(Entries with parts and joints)
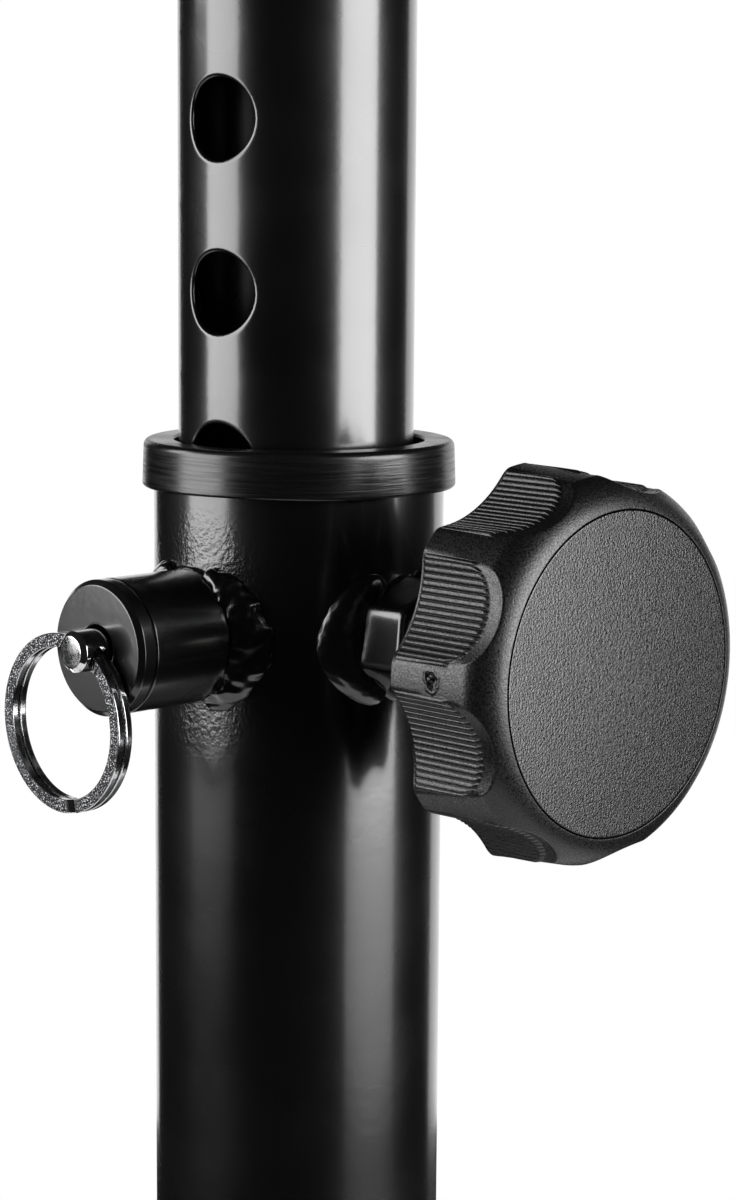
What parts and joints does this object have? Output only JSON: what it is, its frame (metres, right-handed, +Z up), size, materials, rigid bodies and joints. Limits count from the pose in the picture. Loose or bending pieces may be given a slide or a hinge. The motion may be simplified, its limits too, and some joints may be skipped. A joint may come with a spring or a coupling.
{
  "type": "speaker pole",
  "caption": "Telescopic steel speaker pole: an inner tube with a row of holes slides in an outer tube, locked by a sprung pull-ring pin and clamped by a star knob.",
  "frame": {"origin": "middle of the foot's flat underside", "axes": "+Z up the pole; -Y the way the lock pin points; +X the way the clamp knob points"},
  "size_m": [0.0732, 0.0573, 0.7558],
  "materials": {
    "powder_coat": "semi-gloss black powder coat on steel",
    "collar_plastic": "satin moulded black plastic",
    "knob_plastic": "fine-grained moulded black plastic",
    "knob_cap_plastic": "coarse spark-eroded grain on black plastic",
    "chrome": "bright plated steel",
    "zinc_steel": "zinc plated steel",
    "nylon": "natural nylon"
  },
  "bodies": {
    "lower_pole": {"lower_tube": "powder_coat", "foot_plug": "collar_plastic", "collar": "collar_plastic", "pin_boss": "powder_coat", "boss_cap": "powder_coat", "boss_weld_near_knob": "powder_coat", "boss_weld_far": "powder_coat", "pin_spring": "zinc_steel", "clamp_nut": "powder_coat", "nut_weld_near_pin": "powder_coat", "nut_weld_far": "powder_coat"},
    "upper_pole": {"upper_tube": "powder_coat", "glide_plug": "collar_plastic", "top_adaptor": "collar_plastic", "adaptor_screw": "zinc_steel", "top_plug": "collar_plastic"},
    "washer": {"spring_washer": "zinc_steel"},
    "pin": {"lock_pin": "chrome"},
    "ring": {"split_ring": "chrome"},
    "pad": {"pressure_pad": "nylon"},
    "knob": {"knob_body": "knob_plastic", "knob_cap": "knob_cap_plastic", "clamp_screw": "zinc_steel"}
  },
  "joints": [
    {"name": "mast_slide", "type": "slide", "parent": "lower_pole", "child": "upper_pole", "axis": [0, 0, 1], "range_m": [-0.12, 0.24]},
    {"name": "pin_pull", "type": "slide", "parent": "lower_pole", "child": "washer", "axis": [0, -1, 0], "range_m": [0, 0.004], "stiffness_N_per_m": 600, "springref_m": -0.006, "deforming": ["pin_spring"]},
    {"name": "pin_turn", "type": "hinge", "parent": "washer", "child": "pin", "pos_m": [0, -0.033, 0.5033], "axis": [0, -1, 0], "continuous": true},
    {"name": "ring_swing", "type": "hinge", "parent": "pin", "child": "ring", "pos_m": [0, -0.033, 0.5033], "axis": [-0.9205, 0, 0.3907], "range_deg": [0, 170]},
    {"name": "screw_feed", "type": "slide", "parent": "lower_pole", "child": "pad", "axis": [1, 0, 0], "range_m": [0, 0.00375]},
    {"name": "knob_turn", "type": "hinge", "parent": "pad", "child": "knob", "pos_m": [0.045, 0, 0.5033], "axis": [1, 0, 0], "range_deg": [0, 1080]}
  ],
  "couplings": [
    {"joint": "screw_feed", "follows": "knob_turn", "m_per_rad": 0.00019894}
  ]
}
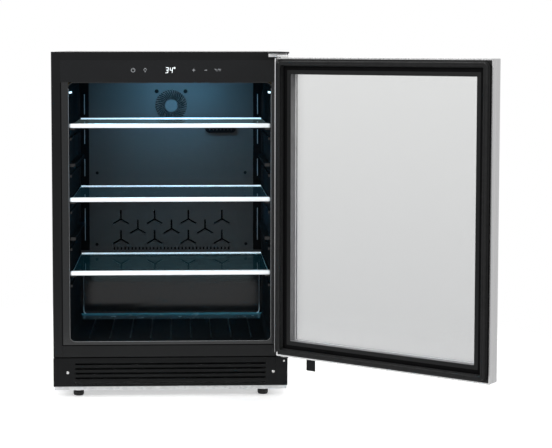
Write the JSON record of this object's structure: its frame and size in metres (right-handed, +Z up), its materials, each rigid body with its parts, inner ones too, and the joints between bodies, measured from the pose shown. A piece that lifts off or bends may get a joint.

Problem statement —
Copy all lines from the data that hold the word "inner".

Solution for this exercise —
  "caption": "Telescopic steel speaker pole: an inner tube with a row of holes slides in an outer tube, locked by a sprung pull-ring pin and clamped by a star knob.",
Write the JSON record of this object's structure: its frame and size in metres (right-handed, +Z up), its materials, each rigid body with its parts, inner ones too, and the joints between bodies, measured from the pose shown. A piece that lifts off or bends may get a joint.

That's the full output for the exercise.